Written in 1971, Ivan Illich argues in this book that the institutionalisation of education in modern societies has lead to the radical monopoly of schools to the detriment of self-directed learning. Illich argues that the compulsory education is both financially unfeasible and dangerous to society as a whole.

“The escalation of the schools is as destructive as the escalation of weapons but less visibly so. Everywhere in the world school costs have risen faster than enrollments and faster than the GNP; everywhere expenditures on school fall even further behind the expectations of parents, teachers, and pupils. Everywhere this situation discourages both the motivation and the financing for large-scale planning for nonschooled learning. The United States is proving to the world that no country can be rich enough to afford a school system that meets the demands this same system creates simply by existing, because a successful school system schools parents and pupils to the supreme value of a larger school system, the cost of which increases disproportionately as higher grades are in demand and become scarce.
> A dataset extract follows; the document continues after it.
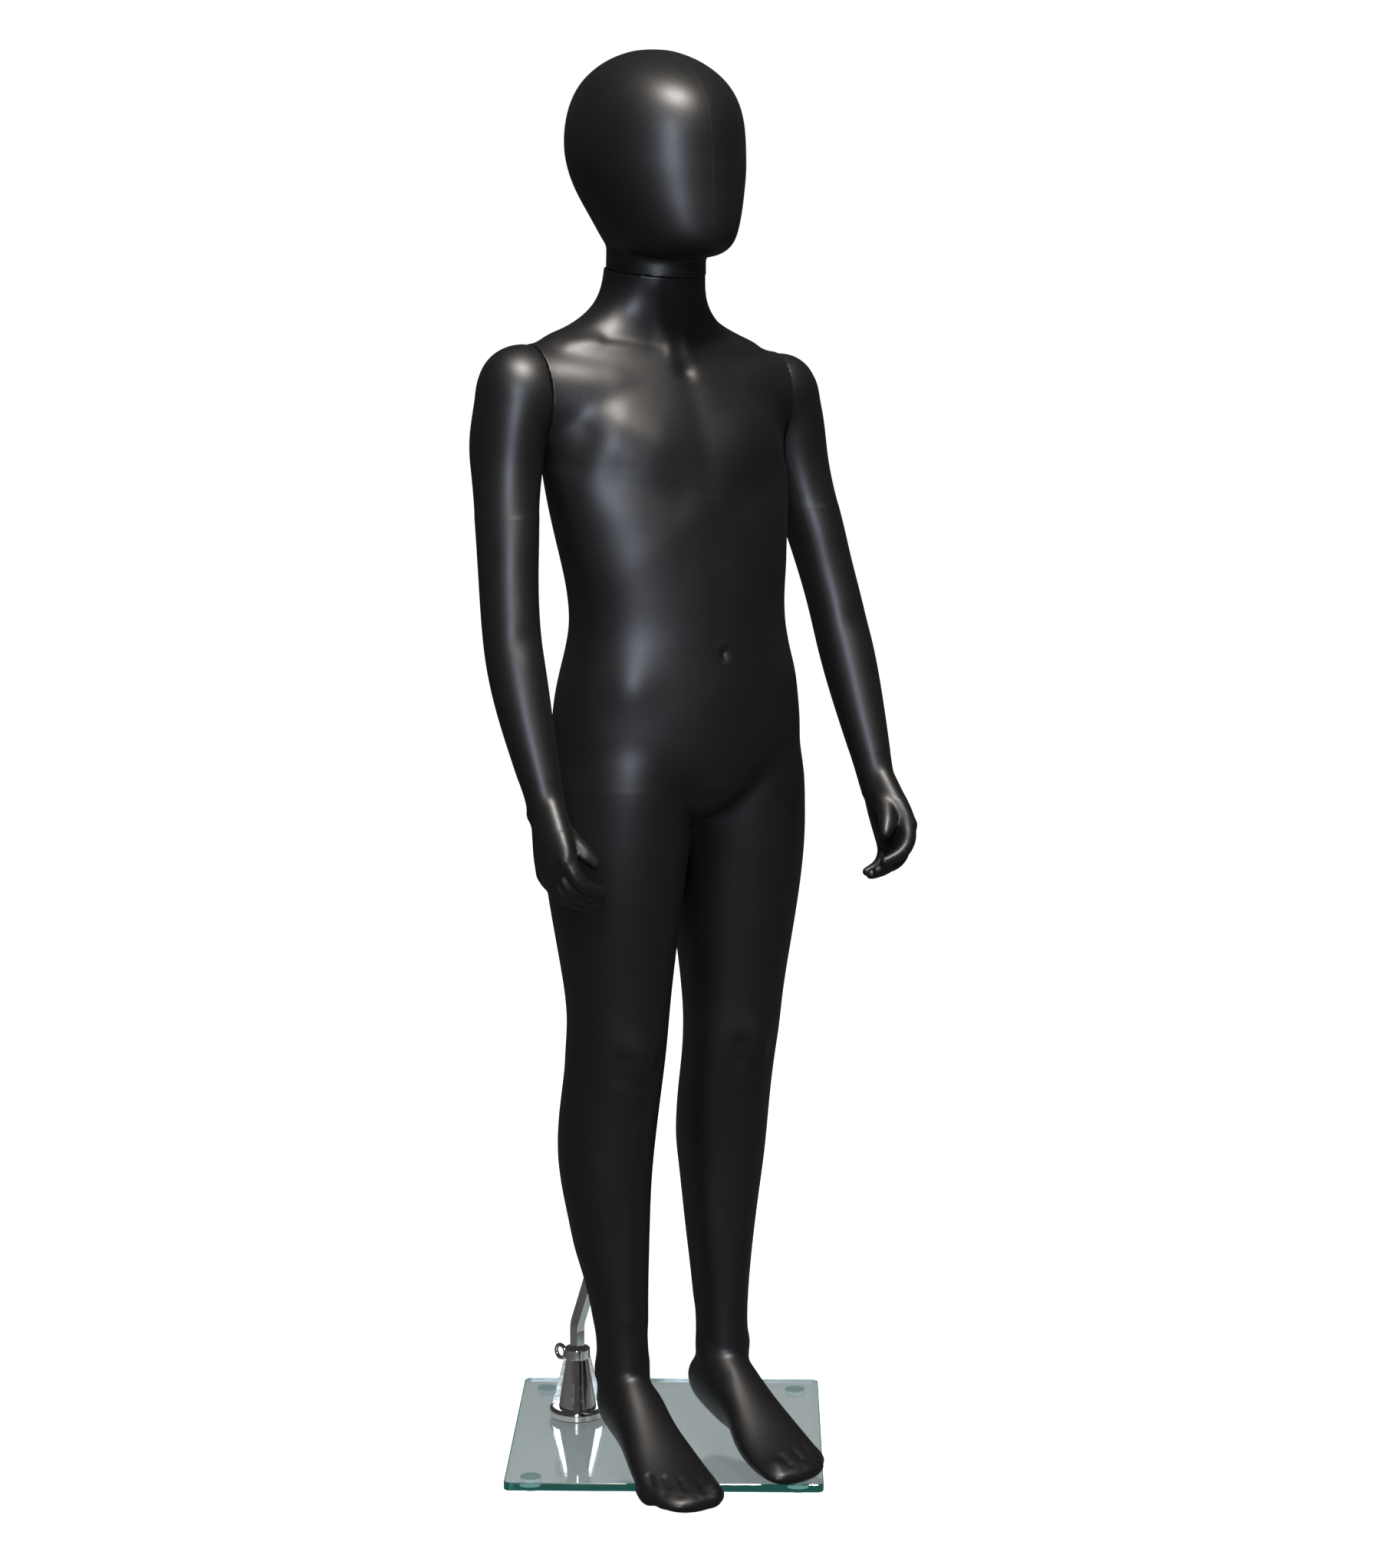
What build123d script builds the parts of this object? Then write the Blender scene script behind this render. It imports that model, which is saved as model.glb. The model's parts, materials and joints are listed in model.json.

Rather than calling equal schooling temporarily unfeasible, we must recognize that it is, in principle, economically absurd …”

The book is more than a critique—it contains suggestions for changes to learning in society and individual lifetimes. Particularly striking is his call (in 1971) for the use of advanced technology to support ‘learning webs’.

“The operation of a peer-matching network would be simple. The user would identify himself by name and address and describe the activity for which he sought a peer. A computer would send him back the names and addresses of all those who had inserted the same description. It is amazing that such a simple utility has never been used on a broad scale for publicly valued activity.”